— Begin —

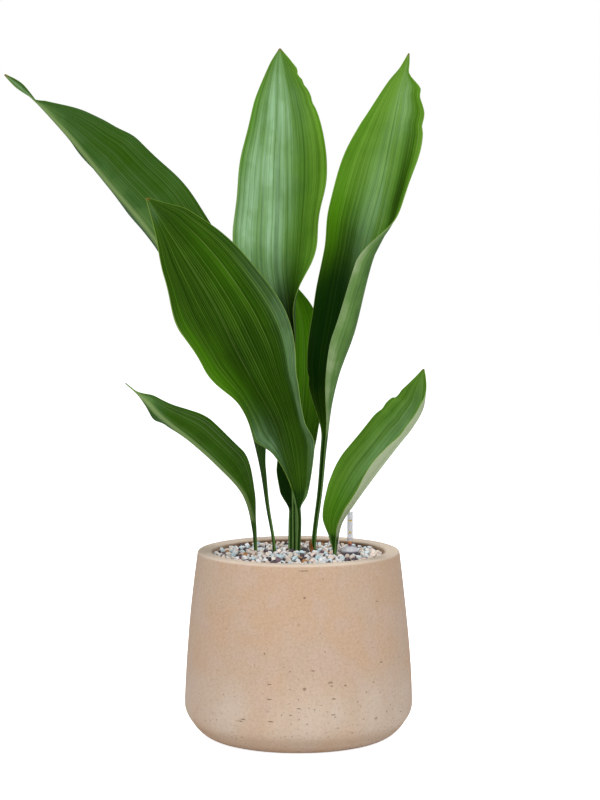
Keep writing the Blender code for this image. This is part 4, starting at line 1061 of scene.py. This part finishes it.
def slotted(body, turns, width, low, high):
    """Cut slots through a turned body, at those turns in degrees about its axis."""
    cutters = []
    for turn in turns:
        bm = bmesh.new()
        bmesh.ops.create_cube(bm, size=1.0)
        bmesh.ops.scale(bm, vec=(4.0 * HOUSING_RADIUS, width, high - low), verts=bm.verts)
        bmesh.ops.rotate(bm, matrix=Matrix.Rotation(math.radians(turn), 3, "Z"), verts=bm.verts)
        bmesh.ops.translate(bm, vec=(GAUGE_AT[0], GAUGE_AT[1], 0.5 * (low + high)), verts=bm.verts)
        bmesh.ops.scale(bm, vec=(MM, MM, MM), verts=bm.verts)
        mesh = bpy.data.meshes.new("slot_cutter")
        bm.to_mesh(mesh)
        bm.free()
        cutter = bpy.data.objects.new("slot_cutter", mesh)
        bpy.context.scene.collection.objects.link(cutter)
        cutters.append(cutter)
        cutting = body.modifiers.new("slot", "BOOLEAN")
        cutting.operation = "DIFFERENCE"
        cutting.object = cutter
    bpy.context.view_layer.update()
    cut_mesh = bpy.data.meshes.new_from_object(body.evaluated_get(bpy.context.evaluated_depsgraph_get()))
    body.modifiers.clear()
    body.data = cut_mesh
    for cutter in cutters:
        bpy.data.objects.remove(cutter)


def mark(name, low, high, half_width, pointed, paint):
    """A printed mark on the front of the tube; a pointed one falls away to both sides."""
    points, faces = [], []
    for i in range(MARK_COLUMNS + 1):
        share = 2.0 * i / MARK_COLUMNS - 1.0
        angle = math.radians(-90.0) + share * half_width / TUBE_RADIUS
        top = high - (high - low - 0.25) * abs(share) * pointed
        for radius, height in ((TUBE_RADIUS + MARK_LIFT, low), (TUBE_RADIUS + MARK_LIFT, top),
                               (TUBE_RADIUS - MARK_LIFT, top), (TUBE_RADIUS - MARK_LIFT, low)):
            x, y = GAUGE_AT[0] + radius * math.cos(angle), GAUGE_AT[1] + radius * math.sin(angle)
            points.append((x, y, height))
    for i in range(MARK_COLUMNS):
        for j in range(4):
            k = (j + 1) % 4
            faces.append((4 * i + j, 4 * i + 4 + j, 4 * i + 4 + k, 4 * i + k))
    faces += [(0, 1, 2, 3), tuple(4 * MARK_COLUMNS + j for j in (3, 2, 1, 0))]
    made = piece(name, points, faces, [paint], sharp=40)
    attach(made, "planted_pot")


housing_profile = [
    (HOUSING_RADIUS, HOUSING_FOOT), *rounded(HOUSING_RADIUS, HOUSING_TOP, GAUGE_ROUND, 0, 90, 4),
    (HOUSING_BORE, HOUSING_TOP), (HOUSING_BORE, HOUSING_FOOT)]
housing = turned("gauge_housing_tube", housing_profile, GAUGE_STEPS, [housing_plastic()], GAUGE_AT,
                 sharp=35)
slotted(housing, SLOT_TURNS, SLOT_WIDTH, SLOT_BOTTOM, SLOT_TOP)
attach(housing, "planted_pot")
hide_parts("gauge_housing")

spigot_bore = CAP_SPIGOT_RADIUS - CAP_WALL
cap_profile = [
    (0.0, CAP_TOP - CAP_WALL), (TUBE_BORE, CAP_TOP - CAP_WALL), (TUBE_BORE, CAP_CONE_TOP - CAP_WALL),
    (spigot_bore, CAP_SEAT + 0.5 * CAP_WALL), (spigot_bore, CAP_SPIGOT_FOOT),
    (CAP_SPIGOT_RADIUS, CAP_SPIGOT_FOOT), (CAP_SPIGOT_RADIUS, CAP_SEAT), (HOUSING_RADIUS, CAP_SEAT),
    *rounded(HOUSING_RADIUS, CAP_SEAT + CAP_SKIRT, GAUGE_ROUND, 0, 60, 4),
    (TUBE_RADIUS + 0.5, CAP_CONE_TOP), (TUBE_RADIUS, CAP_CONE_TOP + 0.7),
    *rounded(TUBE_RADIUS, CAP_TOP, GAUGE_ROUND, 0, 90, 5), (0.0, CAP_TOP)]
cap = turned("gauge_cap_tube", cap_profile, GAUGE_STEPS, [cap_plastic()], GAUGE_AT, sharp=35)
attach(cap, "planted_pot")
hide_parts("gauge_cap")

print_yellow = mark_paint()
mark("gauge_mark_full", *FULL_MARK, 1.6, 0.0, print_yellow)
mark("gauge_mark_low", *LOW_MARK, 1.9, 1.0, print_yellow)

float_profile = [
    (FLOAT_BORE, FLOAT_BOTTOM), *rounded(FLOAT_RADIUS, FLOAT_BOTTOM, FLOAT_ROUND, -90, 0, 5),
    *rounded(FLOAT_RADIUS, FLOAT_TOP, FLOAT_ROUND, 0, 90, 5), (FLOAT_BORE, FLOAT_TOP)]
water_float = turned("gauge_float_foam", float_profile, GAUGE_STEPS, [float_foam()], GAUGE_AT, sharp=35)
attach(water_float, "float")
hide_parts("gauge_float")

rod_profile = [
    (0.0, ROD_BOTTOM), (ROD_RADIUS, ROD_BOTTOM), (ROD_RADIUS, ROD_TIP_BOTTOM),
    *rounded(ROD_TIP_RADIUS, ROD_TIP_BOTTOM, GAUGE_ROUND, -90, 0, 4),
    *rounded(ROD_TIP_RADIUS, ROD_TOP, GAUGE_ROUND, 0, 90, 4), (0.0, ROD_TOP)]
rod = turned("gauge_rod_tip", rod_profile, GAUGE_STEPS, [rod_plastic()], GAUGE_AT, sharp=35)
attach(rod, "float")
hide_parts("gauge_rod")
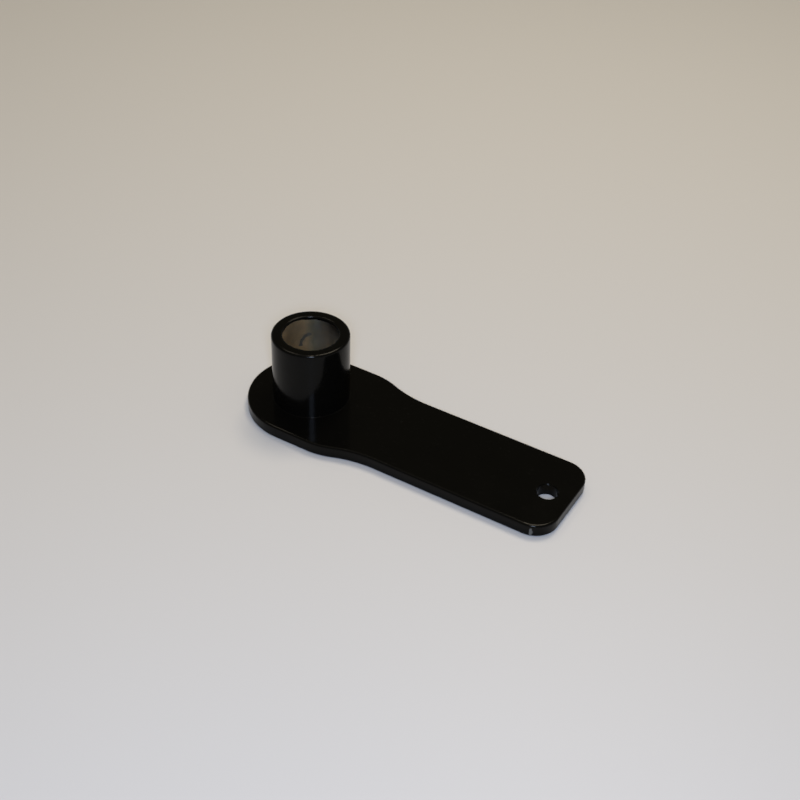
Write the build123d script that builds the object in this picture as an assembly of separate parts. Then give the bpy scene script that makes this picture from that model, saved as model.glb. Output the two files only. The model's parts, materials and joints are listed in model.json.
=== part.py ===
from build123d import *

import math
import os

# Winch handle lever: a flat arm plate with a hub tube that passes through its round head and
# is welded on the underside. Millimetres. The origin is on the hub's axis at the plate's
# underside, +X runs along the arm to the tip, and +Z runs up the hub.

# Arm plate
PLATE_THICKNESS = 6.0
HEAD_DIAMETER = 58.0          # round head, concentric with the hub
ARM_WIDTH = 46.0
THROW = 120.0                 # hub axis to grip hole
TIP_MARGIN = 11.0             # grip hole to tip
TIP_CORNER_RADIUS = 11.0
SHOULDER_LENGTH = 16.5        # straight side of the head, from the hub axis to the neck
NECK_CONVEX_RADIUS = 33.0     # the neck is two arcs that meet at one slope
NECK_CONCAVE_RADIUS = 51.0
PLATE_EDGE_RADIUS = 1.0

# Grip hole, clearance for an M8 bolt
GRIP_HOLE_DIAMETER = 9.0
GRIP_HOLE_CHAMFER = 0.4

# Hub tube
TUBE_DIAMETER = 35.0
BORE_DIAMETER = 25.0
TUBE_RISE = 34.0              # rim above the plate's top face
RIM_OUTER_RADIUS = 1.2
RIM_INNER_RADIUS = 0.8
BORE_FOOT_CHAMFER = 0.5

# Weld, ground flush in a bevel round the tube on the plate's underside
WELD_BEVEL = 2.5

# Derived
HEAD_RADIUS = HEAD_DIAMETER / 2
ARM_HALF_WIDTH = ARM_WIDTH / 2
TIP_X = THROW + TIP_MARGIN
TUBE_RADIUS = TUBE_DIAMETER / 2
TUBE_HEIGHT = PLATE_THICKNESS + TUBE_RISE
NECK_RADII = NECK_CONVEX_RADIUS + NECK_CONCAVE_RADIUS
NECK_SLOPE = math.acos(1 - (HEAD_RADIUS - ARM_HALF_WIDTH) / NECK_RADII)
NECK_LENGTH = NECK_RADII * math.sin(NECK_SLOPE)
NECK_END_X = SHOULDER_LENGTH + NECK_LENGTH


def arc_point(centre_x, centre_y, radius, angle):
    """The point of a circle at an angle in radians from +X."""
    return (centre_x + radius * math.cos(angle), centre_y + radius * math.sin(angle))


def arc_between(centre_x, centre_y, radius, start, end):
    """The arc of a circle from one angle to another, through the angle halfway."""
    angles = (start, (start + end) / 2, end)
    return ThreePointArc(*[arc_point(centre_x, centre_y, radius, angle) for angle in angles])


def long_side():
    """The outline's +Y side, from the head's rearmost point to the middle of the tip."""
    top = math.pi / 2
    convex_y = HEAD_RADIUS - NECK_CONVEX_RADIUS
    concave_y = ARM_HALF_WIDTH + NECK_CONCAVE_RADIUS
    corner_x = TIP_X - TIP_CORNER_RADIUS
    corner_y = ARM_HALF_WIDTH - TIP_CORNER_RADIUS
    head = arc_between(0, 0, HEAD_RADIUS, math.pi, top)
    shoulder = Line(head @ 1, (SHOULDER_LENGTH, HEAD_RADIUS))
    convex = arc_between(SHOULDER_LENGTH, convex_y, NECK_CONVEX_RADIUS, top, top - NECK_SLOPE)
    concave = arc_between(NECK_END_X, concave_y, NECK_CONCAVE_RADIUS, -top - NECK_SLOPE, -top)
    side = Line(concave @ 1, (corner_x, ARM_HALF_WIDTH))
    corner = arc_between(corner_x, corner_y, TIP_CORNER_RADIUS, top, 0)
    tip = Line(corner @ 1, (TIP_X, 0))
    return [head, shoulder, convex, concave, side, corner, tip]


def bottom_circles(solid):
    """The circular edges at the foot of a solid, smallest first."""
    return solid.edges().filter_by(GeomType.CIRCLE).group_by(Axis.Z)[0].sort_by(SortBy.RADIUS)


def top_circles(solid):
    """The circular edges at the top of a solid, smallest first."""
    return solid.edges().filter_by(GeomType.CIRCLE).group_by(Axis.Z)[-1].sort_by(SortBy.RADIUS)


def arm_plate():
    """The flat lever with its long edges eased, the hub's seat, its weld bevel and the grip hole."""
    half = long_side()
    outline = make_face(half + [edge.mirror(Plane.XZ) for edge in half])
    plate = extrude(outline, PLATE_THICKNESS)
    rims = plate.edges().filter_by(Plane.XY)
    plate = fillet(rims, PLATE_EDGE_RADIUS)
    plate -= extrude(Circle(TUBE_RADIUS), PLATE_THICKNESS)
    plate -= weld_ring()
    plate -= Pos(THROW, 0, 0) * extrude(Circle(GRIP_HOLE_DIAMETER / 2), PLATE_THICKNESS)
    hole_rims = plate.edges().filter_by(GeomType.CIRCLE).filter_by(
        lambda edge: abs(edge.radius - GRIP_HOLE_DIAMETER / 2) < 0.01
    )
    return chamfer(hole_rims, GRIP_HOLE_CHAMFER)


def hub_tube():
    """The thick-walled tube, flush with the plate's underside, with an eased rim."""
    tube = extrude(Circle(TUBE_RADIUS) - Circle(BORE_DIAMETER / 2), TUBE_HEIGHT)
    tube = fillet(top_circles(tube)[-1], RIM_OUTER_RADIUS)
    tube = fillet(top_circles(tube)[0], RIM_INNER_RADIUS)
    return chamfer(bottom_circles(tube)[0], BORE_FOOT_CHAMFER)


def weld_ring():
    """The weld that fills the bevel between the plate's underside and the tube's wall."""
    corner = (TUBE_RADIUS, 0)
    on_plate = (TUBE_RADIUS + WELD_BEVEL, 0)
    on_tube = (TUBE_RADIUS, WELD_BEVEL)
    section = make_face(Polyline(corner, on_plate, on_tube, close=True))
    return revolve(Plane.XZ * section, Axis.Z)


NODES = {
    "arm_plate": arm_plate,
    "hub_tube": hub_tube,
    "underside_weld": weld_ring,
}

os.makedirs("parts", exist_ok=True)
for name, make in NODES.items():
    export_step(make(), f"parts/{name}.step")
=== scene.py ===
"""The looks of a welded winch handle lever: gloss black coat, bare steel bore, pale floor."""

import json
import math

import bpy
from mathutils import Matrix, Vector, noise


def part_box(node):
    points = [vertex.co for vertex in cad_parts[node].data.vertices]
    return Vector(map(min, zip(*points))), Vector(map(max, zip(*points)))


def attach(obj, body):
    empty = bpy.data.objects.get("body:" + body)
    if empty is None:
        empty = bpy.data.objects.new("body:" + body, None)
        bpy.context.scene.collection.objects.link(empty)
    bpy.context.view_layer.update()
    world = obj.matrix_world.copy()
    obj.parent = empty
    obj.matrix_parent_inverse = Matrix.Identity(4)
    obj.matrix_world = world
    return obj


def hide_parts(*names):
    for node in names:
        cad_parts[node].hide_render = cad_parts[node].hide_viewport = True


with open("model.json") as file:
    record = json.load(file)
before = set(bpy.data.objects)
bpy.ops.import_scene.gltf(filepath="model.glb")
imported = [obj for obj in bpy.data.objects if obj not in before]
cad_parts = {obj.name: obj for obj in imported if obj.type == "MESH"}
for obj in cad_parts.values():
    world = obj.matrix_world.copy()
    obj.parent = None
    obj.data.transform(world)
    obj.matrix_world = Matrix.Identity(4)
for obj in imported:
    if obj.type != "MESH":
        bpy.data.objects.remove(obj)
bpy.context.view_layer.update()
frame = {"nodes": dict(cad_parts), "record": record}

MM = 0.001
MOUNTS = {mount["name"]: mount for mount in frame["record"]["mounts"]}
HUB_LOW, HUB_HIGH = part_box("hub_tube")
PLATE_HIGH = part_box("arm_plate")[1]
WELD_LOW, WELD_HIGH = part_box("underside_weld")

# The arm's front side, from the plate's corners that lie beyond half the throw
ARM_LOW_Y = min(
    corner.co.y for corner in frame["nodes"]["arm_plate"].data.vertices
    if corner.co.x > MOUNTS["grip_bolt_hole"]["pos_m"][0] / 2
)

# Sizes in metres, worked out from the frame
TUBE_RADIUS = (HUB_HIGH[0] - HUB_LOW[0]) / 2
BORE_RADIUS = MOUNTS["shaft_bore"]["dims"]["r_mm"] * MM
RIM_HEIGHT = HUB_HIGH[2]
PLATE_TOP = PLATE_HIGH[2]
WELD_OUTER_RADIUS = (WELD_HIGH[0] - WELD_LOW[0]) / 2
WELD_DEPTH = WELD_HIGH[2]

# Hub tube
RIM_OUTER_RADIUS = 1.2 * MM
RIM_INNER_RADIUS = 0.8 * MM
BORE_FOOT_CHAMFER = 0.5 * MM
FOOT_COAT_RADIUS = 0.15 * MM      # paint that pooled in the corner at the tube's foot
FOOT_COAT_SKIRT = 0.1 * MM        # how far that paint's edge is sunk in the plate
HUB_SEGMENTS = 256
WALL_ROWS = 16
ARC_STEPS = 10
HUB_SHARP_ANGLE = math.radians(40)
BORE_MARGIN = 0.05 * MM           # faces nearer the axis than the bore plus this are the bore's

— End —

-- Aim of the task --
In the listing above, locate the line containing "on_tube = (TUBE_RADIUS, WELD_BEVEL)" and the line containing "points = [vertex.co", then transcribe both and every line between them verbatim.

-- The output --
    on_tube = (TUBE_RADIUS, WELD_BEVEL)
    section = make_face(Polyline(corner, on_plate, on_tube, close=True))
    return revolve(Plane.XZ * section, Axis.Z)


NODES = {
    "arm_plate": arm_plate,
    "hub_tube": hub_tube,
    "underside_weld": weld_ring,
}

os.makedirs("parts", exist_ok=True)
for name, make in NODES.items():
    export_step(make(), f"parts/{name}.step")
=== scene.py ===
"""The looks of a welded winch handle lever: gloss black coat, bare steel bore, pale floor."""

import json
import math

import bpy
from mathutils import Matrix, Vector, noise


def part_box(node):
    points = [vertex.co for vertex in cad_parts[node].data.vertices]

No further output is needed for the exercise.